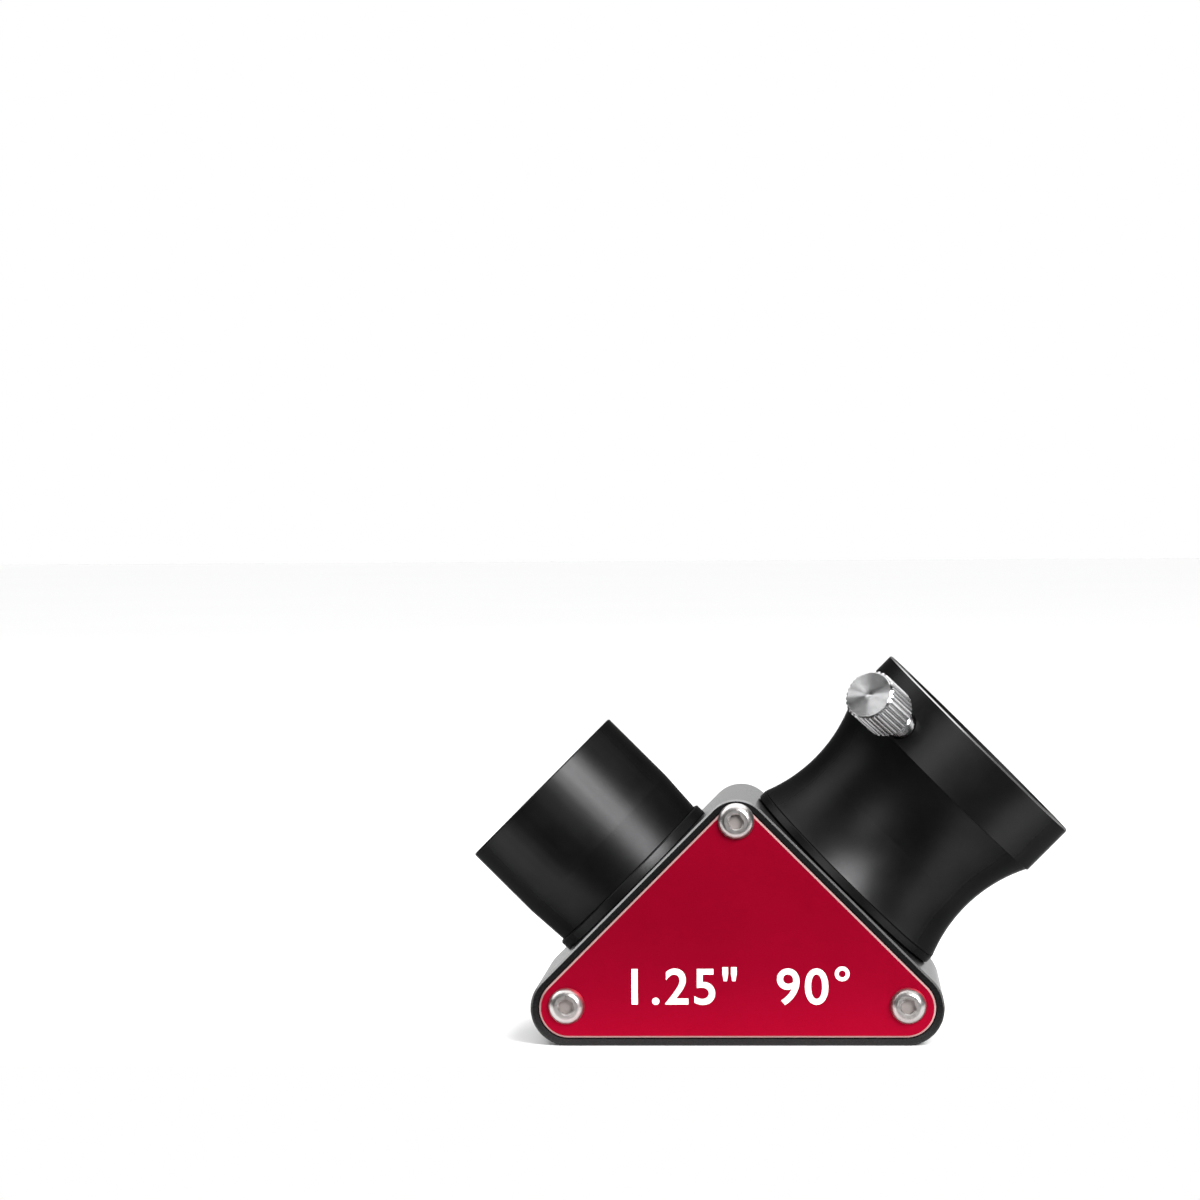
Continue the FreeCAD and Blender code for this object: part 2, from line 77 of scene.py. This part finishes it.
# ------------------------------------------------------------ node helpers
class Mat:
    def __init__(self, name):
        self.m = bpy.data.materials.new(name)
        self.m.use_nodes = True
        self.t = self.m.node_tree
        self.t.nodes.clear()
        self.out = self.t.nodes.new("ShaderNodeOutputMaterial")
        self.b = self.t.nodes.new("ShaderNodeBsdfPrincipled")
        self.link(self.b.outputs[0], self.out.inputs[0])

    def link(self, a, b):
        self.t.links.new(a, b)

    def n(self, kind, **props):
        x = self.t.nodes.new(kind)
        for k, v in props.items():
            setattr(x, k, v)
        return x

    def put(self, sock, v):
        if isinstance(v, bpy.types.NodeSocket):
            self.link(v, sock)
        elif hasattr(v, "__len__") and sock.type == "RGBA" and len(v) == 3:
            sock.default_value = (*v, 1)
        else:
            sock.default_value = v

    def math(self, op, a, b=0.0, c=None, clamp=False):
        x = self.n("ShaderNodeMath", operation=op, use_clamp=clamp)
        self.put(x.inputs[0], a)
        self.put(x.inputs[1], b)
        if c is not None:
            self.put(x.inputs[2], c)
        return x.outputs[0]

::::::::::

# DO THIS
Each line of the material should be duplicated exactly, please.

# RESULT OF THE EXERCISE
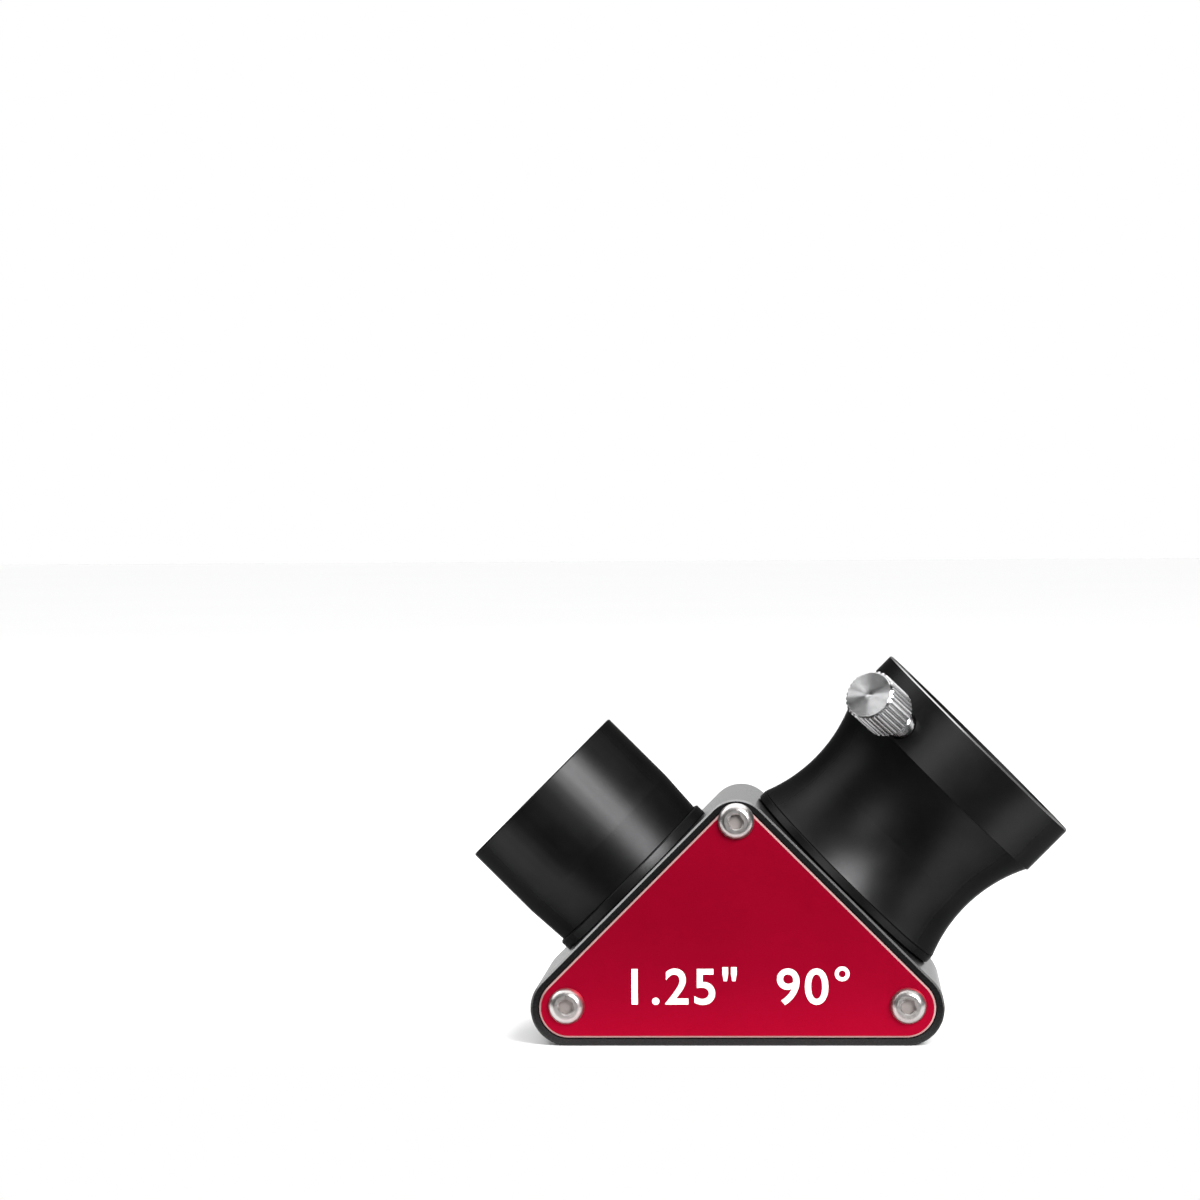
Continue the FreeCAD and Blender code for this object: part 2, from line 77 of scene.py. This part finishes it.
# ------------------------------------------------------------ node helpers
class Mat:
    def __init__(self, name):
        self.m = bpy.data.materials.new(name)
        self.m.use_nodes = True
        self.t = self.m.node_tree
        self.t.nodes.clear()
        self.out = self.t.nodes.new("ShaderNodeOutputMaterial")
        self.b = self.t.nodes.new("ShaderNodeBsdfPrincipled")
        self.link(self.b.outputs[0], self.out.inputs[0])

    def link(self, a, b):
        self.t.links.new(a, b)

    def n(self, kind, **props):
        x = self.t.nodes.new(kind)
        for k, v in props.items():
            setattr(x, k, v)
        return x

    def put(self, sock, v):
        if isinstance(v, bpy.types.NodeSocket):
            self.link(v, sock)
        elif hasattr(v, "__len__") and sock.type == "RGBA" and len(v) == 3:
            sock.default_value = (*v, 1)
        else:
            sock.default_value = v

    def math(self, op, a, b=0.0, c=None, clamp=False):
        x = self.n("ShaderNodeMath", operation=op, use_clamp=clamp)
        self.put(x.inputs[0], a)
        self.put(x.inputs[1], b)
        if c is not None:
            self.put(x.inputs[2], c)
        return x.outputs[0]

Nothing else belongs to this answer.